My daughter, who had been lying on the couch for a day watching Charlie and Lola on ABC Kids, sniffling miserably, was a bit suspicious of the soup on first glance, but soon began gulping it down. When I told her that I had made soup just for her, because that is what Jewish mothers often do when their children are sick, her whole face lit up. I could tell, she felt special.
Chicken soup is a staple of Ashkenazi Jewish tables. It’s there for Shabbat (the Sabbath), it’s there for Passover, all kinds of special occasions. Often a ball made from matzoh meal is put in the bowl to liven the soup up, though my daughter doesn’t like that. And it’s made when children get sick, especially for colds. Jewish mothers swear by the restorative power of chicken soup, so much so that it’s sometimes called “Jewish penicillin.”
When I told her that I had made soup just for her, because that is what Jewish mothers often do when their children are sick, her whole face lit up.
A 2000 study published in the journal of the American College of Chest Physicians found that chicken soup could help reduce upper-respiratory inflammation.

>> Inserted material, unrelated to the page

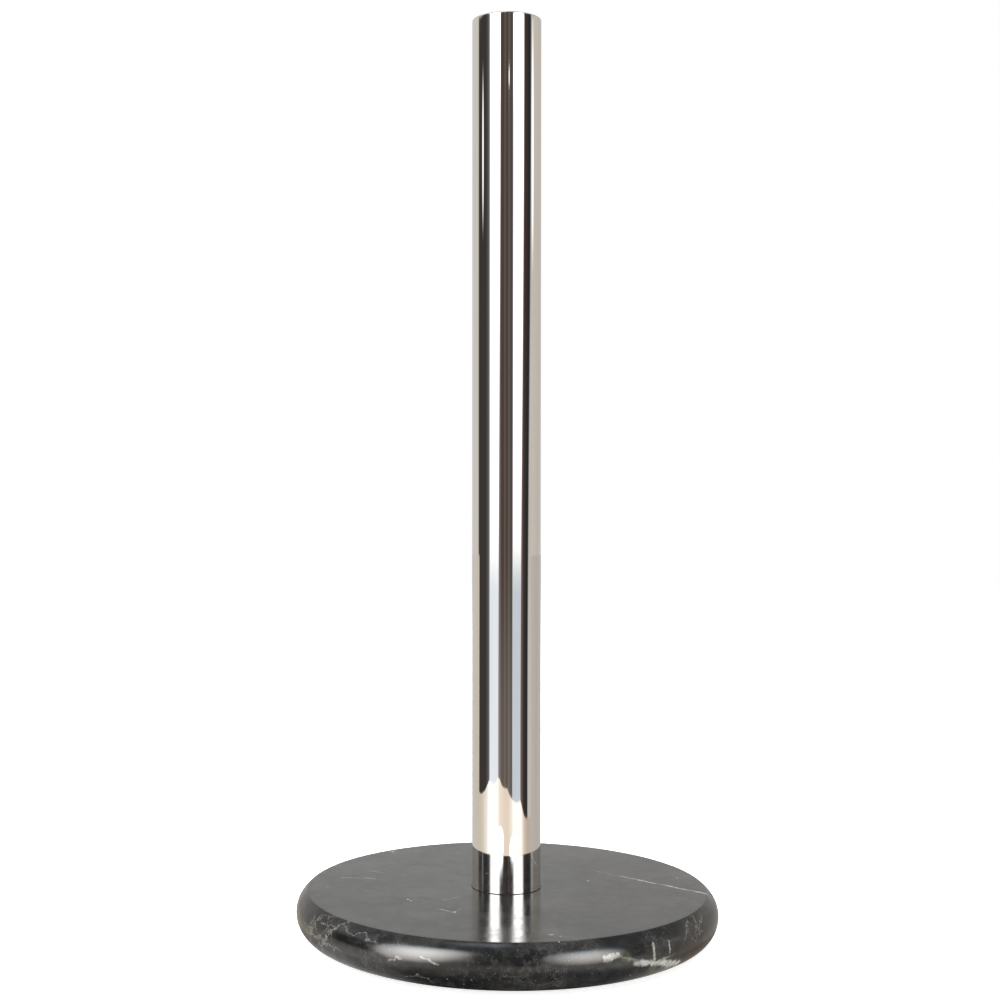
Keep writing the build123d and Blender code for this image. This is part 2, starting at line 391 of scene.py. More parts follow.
def bullnose(settings):
    """The rim's arc: its middle (r, z) and its radius."""
    radius = settings.bullnose_radius
    return (STONE_RADIUS - radius, STONE_LOW.z + radius), radius


def arris(settings):
    """The rounding between top and rim: its middle (r, z), and how far up the rim's arc ends, in degrees."""
    middle, radius = bullnose(settings)
    small = settings.arris_rounding
    height = STONE_HIGH.z - small
    out = middle[0] + sqrt((radius - small) ** 2 - (height - middle[1]) ** 2)
    return (out, height), degrees(atan2(height - middle[1], out - middle[0]))


def stone_outline(settings):
    """The stone's section, anticlockwise from the bolt hole's upper end."""
    middle, radius = bullnose(settings)
    corner, rim_end = arris(settings)
    seat_radius = GASKET_HIGH.x + settings.seat_clearance
    hole_floor = STONE_HIGH.z - settings.spigot_hole_depth
    counterbore_mouth = (settings.counterbore_radius, STONE_LOW.z)
    points = [(settings.bolt_hole_radius, RUBBER_HIGH.z)]
    points += outline_line((settings.counterbore_radius, RUBBER_HIGH.z), counterbore_mouth, steps=4)
    points += outline_line(counterbore_mouth, (middle[0], STONE_LOW.z), steps=28)
    points += outline_arc(middle, radius, -90, rim_end, steps=64)
    points += outline_arc(corner, settings.arris_rounding, rim_end, 90, steps=6)[1:]
    points += outline_line((corner[0], STONE_HIGH.z), (seat_radius, STONE_HIGH.z), steps=48)[1:]
    points += [
        (seat_radius, STONE_HIGH.z),
        (seat_radius, GASKET_LOW.z),
        (settings.spigot_hole_radius, GASKET_LOW.z),
        (settings.spigot_hole_radius, hole_floor),
        (settings.bolt_hole_radius, hole_floor),
    ]
    return points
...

One doctor associated with the study said that chicken soup had "very modest but clearly measurable" ability to promote anti-inflammatory activity. I don’t truly know if chicken soup genuinely does have healing powers, but it makes me feel better to cook it for my partner and child.
Ever since that first time, whenever my daughter has gotten sick, I’ve made chicken soup. There are other Jewish foods that I make that she likes: hummus, carrot salad, latkes. But nothing else gets requested with quite the same enthusiasm as chicken soup when my daughter is sniffly and tetchy. It’s something special that we share, the two of us, and it’s one of the ways that I care for her. Chicken soup is part of how I became her Ima.